Читаем Гоголь. Соловьев. Достоевский полностью

Шестая книга («Русский инок») непосредственно следует за исповедью Ивана. Великому Инквизитору отвечает старец Зосима. В седьмой книге («Алеша») раскрывается духовная драма Алеши, его падение и восстание. Тема его сплетается с темой Грушеньки. Героиня уезжает в Мокрое к своему «обидчику», которого ждала пять лет и который наконец позвал ее. Отъезд ее — решающий момент в судьбе Дмитрия. Страх потерять Грушеньку доводит его душевную смуту до полубезумного исступления. Мы подходим вплотную к катастрофе. В книге восьмой («Митя») автор рассказывает «лишь самое необходимое из истории этих ужасных двух дней в жизни Мити, предшествовавших страшной катастрофе, так внезапно разразившейся над судьбой его». Мите нужно достать три тысячи, чтобы отдать долг чести Катерине Ивановне. Тогда он будет чист, и тогда начнется другая «обновленная» жизнь. Мытарства героя в поисках денег начинаются с посещения покровителя Грушеньки купца Самсонова; тот посылает его к крестьянину Лягавому в село Ильинское; оттуда он попадает к госпоже Хохлаковой, которая советует ему отправиться на золотые прииски. Узнав, что Грушенька уехала, Митя хватает со стола медный пестик и бежит в дом отца. Кульминационная точка фабулы — сцена таинственного убийства. Темный сад, скрывающий «мнимого убийцу»; среди кустов бузины и калины ярко освещенное окно, в нем «разодетый» Федор Павлович, в полосатом шелковом халатике и «щегольском белье»; условные стуки Дмитрия, в ответ на которые раскрывается окно и слышится дрожащий полушепот старика: «Грушенька, ты? Ты, что ли? Где ты, маточка, ангелочек, где ты?». Образы эти незабываемы. Федор Павлович высовывается из окна. «Митя смотрел сбоку и не шевелился. Весь столь противный ему профиль старика, весь отвисший кадык его, нос крючком, улыбающиеся в сладостном ожидании губы его, — все это ярко было освещено косым светом лампы слева из комнаты. Страшная, неистовая злоба закипела вдруг в сердце Мити… Личное омерзение нарастало нестерпимо. Митя уже не помнил себя и вдруг выхватил медный пестик из кармана…».

Но «Бог сторожил его»: Митя не убил отца. Слуга Григорий гонится за ним, крича «отцеубивец». Перелезая через забор, Митя ударяет его пестиком по голове. На этой потрясающей сцене заканчивается первая часть романа. Напряжение, нараставшее с самого начала действия, разрешилось. Динамический заряд этого приема исчерпан.

Вторая половина строится на другой доминанте: загадке убийства.
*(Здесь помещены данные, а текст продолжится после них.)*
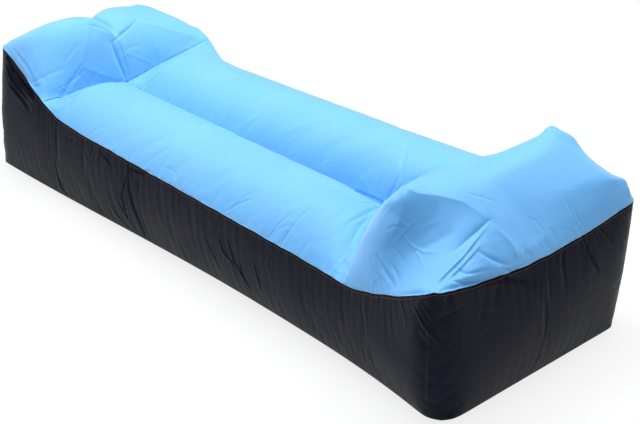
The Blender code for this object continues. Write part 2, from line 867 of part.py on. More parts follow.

Подготовляется она с необыкновенным драматическим искусством: узнав, что Грушенька уехала в Мокрое к своему жениху, Митя мчится вдогонку. Поляк жених соблазняется деньгами и отказывается от своих прав на Грушеньку. Начинается разнузданный, неистовый кутеж. Пьяный угар веселья прерывается появлением полиции. Следователь «твердо, громко и важно» произносит: «Господин отставной поручик Карамазов, я должен вам объявить, что вы обвиняетесь в убийстве огца вашего Федора Павловича Карамазова, происшедшем в эту ночь». Более патетической ситуации Достоевский никогда не создавал.
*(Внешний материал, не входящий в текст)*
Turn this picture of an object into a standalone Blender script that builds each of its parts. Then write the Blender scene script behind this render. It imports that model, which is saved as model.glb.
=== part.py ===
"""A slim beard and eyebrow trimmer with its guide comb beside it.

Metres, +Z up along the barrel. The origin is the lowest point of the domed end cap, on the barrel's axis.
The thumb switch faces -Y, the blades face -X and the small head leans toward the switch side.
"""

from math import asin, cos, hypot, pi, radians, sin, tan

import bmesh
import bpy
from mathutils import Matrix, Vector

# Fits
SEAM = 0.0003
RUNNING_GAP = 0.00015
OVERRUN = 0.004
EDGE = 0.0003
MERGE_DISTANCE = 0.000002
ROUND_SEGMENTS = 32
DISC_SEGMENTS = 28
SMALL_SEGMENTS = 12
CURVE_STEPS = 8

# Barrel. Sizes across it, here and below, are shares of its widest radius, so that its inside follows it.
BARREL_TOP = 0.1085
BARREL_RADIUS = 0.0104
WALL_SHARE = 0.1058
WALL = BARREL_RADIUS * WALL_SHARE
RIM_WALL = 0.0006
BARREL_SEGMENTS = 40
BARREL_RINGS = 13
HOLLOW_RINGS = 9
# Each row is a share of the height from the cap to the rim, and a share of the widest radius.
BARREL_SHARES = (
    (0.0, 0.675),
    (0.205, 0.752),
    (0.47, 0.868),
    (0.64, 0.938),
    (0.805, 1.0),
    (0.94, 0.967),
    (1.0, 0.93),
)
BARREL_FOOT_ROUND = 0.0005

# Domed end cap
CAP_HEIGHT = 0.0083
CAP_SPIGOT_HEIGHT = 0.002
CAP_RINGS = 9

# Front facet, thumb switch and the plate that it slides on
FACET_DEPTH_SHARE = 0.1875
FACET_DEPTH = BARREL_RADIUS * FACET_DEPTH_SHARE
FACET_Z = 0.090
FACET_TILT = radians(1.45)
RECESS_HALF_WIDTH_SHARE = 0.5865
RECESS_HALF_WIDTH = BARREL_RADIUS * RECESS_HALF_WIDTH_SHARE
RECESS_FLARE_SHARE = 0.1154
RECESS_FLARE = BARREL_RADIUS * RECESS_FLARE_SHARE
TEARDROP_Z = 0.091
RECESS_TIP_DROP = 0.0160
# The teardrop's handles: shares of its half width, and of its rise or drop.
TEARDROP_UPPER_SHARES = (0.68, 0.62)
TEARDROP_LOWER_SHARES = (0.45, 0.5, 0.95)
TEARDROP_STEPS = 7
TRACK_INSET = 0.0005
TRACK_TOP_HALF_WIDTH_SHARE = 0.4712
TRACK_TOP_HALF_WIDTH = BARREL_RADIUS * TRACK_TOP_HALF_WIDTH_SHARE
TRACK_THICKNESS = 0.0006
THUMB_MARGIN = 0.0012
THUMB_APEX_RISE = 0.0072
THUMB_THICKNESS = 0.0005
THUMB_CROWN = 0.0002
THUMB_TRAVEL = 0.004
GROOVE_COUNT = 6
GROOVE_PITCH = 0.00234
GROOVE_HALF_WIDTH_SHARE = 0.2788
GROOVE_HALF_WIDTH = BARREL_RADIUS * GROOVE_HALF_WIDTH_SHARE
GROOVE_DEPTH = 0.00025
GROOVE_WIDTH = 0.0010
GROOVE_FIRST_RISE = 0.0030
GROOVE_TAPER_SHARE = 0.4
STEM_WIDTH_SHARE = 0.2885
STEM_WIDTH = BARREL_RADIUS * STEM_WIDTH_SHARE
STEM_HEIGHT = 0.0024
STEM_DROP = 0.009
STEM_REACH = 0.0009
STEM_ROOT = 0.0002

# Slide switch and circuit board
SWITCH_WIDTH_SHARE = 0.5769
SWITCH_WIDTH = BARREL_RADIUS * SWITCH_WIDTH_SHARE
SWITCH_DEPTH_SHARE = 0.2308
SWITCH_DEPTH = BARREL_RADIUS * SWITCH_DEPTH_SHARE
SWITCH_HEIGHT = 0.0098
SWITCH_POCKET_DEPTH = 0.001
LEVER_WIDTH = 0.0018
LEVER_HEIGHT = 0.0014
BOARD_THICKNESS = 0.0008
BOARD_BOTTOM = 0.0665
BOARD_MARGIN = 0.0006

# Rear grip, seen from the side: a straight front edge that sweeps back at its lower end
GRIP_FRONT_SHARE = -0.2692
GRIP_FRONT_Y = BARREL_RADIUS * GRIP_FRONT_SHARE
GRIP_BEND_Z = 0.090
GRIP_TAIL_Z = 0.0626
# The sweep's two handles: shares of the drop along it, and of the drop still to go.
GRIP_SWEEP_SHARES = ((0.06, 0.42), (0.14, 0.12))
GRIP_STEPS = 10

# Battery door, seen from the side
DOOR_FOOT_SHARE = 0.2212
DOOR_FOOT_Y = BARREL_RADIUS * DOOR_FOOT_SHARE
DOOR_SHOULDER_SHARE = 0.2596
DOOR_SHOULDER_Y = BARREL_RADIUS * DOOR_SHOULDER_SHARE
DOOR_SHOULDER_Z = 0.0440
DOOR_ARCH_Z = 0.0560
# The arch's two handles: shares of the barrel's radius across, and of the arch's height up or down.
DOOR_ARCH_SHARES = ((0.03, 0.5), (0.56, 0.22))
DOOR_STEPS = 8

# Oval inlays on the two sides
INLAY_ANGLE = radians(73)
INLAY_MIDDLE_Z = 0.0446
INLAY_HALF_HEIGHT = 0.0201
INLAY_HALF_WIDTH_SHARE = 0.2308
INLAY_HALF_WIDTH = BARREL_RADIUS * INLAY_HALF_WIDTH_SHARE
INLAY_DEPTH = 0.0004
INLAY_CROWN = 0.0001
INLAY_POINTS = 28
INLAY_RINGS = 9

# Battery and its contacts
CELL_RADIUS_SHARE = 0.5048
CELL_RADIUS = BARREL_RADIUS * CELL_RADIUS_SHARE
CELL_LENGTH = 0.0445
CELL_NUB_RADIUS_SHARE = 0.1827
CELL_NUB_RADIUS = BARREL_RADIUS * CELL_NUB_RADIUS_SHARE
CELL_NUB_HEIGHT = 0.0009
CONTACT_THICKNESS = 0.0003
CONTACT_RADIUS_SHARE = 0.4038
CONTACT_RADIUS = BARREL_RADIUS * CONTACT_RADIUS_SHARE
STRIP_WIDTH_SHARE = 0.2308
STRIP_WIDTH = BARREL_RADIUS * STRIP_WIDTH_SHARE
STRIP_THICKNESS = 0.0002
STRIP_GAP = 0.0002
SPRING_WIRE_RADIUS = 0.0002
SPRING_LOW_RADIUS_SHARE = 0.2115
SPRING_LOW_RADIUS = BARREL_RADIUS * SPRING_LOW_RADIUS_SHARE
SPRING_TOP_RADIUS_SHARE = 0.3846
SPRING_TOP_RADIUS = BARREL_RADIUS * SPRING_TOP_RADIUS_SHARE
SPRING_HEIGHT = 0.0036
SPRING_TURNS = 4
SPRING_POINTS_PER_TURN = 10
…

Следующая книга («Предварительное следствие») посвящена допросу мнимого преступника. «Хождение души по мытарствам» изображено в форме драматических поединков между обвиняемым и представи гелями правосудия — исправником Макаровым, судебным следователем Нелидовым и прокурором Ипполитом Кирилловичем; благородная доверчивость, искренность и высокая человечность Мити разбивается о камень «старой рутины и новейшей отвлеченности». На этом контрасте между «буквой закона» и живым человеческим сердцем основана огромная психологическая выразительность этой сцены. Мы знаем, что Митя не убил, что, защищаясь от обвинений, он говорит чистейшую правду, и в то же время чувствуем, что ему не оправдаться; тайна преступления от нас еще скрыта, но с каждой минутой в нас растет уверенность, что герой будет раздавлен Роком — силой слепой и беспощадной.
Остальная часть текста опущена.